Researchers warn that this technique highlights the growing threat of DLL side-loading attacks, where legitimate software is misused as a delivery vehicle for stealthy and powerful malware.
Parallel Surge in Facebook Phishing
Alongside the DLL side-loading activity, researchers also reported an increase in Facebook phishing campaigns using the Browser-in-the-Browser (BitB) technique. These attacks simulate a realistic Facebook login pop-up within the victim’s browser using iframes, making fake pages almost indistinguishable from real ones.
The phishing flow often begins with an email impersonating a law firm or legal notice. Victims are redirected through shortened URLs to fake Meta CAPTCHA pages, followed by a BitB-based login window designed to steal credentials.

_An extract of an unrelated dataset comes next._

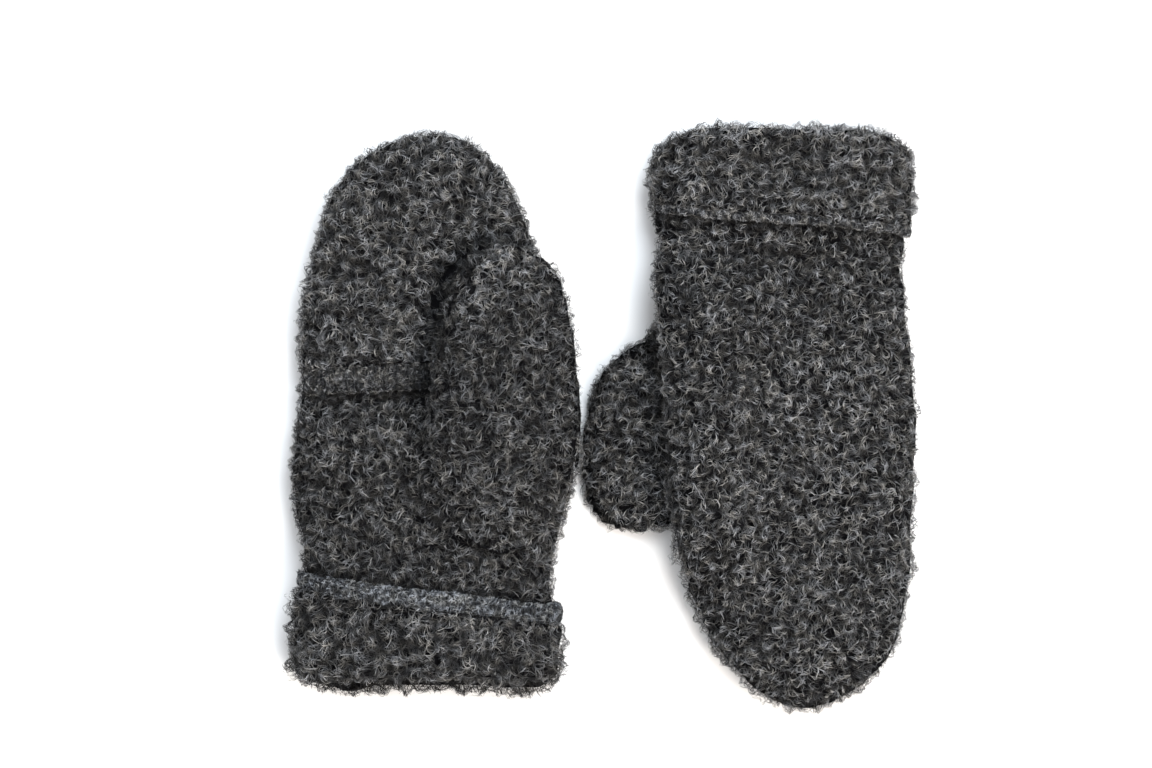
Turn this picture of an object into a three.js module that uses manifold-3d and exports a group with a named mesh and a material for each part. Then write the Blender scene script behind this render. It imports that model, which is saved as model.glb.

Other variants rely on alerts about copyright violations, suspicious logins, or account suspension warnings. These phishing pages are commonly hosted on legitimate platforms like Netlify or Vercel, further increasing trust and bypassing filters. Evidence suggests these attacks have been active since at least July 2025.
AsyncRAT Campaign Using Cloudflare Tunnels
The findings also align with a separate multi-stage phishing campaign distributing AsyncRAT through Python-based payloads and TryCloudflare tunnels. In this campaign, victims receive Dropbox links pointing to ZIP archives containing URL shortcut files.
Once opened, a Windows Script Host file downloads additional scripts from a WebDAV server hosted on Cloudflare’s free-tier infrastructure. These scripts install a Python environment, establish persistence via startup folder scripts, and inject AsyncRAT shellcode into explorer.exe. A decoy PDF is shown to distract the victim and make the activity appear legitimate.